Many of the larger supermarkets have been running these loyalty programmes for decades now. Do you see any other interesting or promising uses of this technology that aren’t on the market at the moment? Toys, cars, clothes, for example.
Chips in toys is not a new idea. Yes, we can do it more securely. But you have to be very careful with toys because they have to be in a privacy-enhancing infrastructure.
The chip is only part of the ecosystem, you need the other elements of the infrastructure to make that work. Clothes are a little bit different. You could go to a nightclub with a shirt that you could use to pay for things, so you didn’t have to take your wallet with you.
You could utilise it for ID purposes as well. It is a bit odd, certainly in the UK, forcing drunk teenagers to take passports and driving licences to clubs and bars!
The idea that the chip contains credentials about you, not just payment credentials, but other credentials such as proving you’re over 18, I think that’s got some legs.
If I if I wanted to give you a key ring to use at the Glastonbury music festival or something like that, that’s different from a general purpose payment use case because you’re bringing in all of these promotional issues and branding.

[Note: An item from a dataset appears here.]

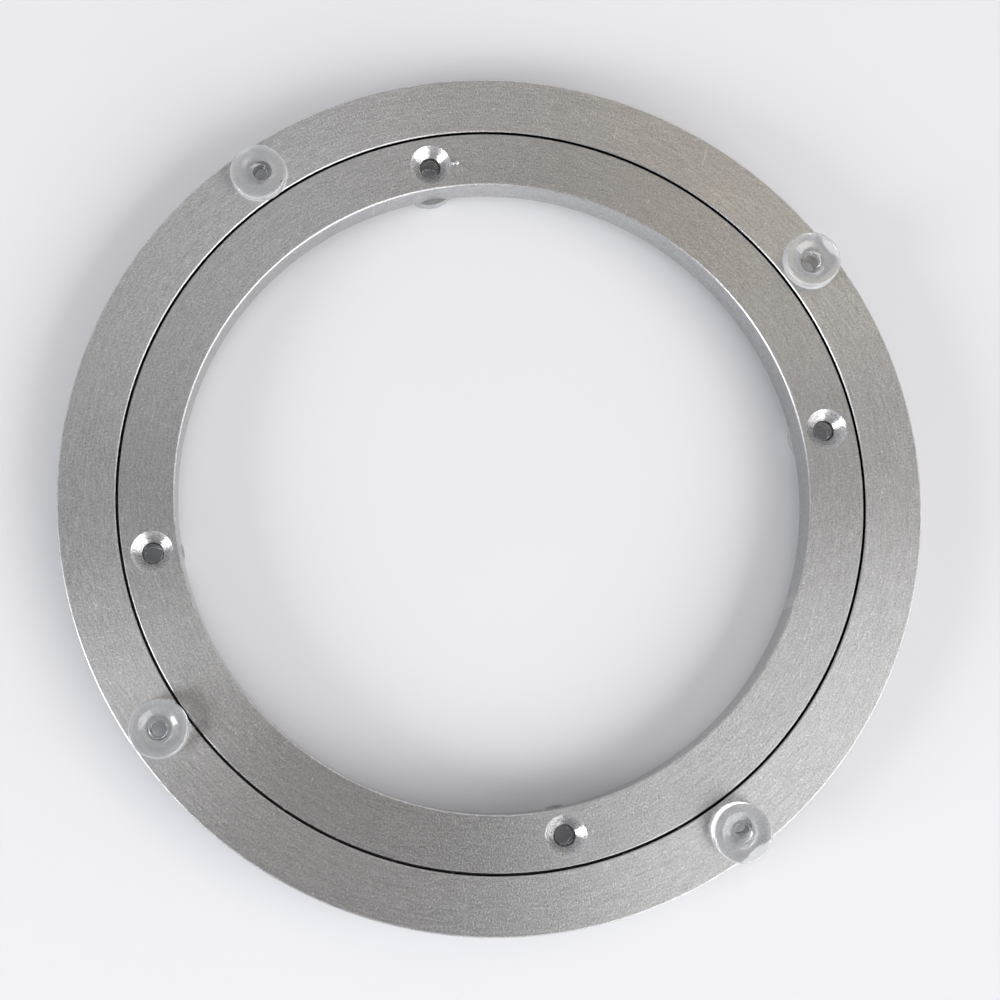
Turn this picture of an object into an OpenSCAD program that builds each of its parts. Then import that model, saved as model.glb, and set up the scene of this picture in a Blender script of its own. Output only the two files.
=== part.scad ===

The item you use on the Tube may not be the same thing you take to go to the nightclub or to go to the sports event.
We’re looking at key rings and watches and things like that, but we’ve put them into the Lucozade drink bottles.
We’ve put them in Golden Globe Awards, so you could tell which were the real ones and which were the press copies.
Once the object has an identity, then you can connect it to the digital world. You’ve now got this bridge between physical and digital.
What people are going to use this technology for, there’s a million different ideas out there. Right now, we focus on payments because that’s our big business. But in the future people are going to use it for all sorts of things.